Choose a reason for hiding this comment

The reason will be displayed to describe this comment to others. Learn more.

This member was renamed on master but not in 3.5 branch

winsup/cygwin/sigproc.cc Outdated Show resolved Hide resolved
winsup/cygwin/sigproc.cc Outdated Show resolved Hide resolved
After the commit d243e51, zsh sometimes hangs at startup. This
occurs because SIGCHLD, which should trigger sigsuspend(), is handled
in cygwait() that is used to wait for a wakeup event in sig_send(),
even when __SIGFLUSHFAST is sent.
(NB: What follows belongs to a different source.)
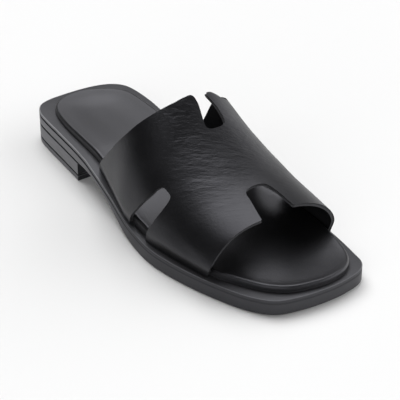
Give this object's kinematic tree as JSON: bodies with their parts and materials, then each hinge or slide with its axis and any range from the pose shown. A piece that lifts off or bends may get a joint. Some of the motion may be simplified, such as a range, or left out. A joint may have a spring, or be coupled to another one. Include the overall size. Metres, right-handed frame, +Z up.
{
  "type": "slide sandal",
  "caption": "Flat slide sandal with a low block heel, a padded footbed and a one-piece leather strap cut out at the back, front and both sides.",
  "frame": {"origin": "centre of the bounding box on the floor plane under the sole", "axes": "+X towards the toe, +Y towards the medial side of this right shoe, +Z up"},
  "size_m": [0.2548, 0.096, 0.0797],
  "materials": {
    "outsole": "matt black edge, fine stacked layers",
    "midsole": "black edge-dyed leather, soft sheen",
    "heel_block": "matt black, finely ribbed side",
    "heel_top_lift": "matt black",
    "insole": "black padded leather with a fine grain",
    "upper": "smooth black leather, raw cut edges"
  },
  "bodies": {
    "root": {"outsole": "outsole", "midsole": "midsole", "heel_block": "heel_block", "heel_top_lift": "heel_top_lift", "insole": "insole", "upper": "upper"}
  },
  "joints": []
}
Despite __SIGFLUSHFAST being
required to return before handling the signal, this does not happen.
With this patch, if the signal currently being sent is __SIGFLUSHFAST,
do not handle the received signal and keep it asserted after the
cygwait() for the wakeup event.  Apply the same logic to the cygwait()
in the retrying loop for WriteFile() as well.

Applied-from: https://inbox.sourceware.org/cygwin-patches/20241223013332.1269-1-takashi.yano@nifty.ne.jp
Addresses: https://cygwin.com/pipermail/cygwin/2024-December/256954.html
Fixes: d243e51 ("Cygwin: signal: Fix deadlock between main thread and sig thread")
Reported-by: Daisuke Fujimura <booleanlabel@gmail.com>
Reviewed-by:
Signed-off-by: Takashi Yano <takashi.yano@nifty.ne.jp>
Signed-off-by: Johannes Schindelin <johannes.schindelin@gmx.de>
@dscho dscho force-pushed the special-case-sigflushfast branch from 6326293 to f1affcc Compare December 25, 2024 20:36
@dscho
Copy link
Collaborator Author

dscho commented Dec 25, 2024

This member was renamed on master but not in 3.5 branch

Thanks @jeremyd2019! The build is now successful.

@jeremyd2019
Copy link
Member

I tested the msys-2.0.dll from the CI artifact on the arm64 autobuild, rebuilding imagemagick which hung 3 times in a row with 3.5.5-1, and it succeeded.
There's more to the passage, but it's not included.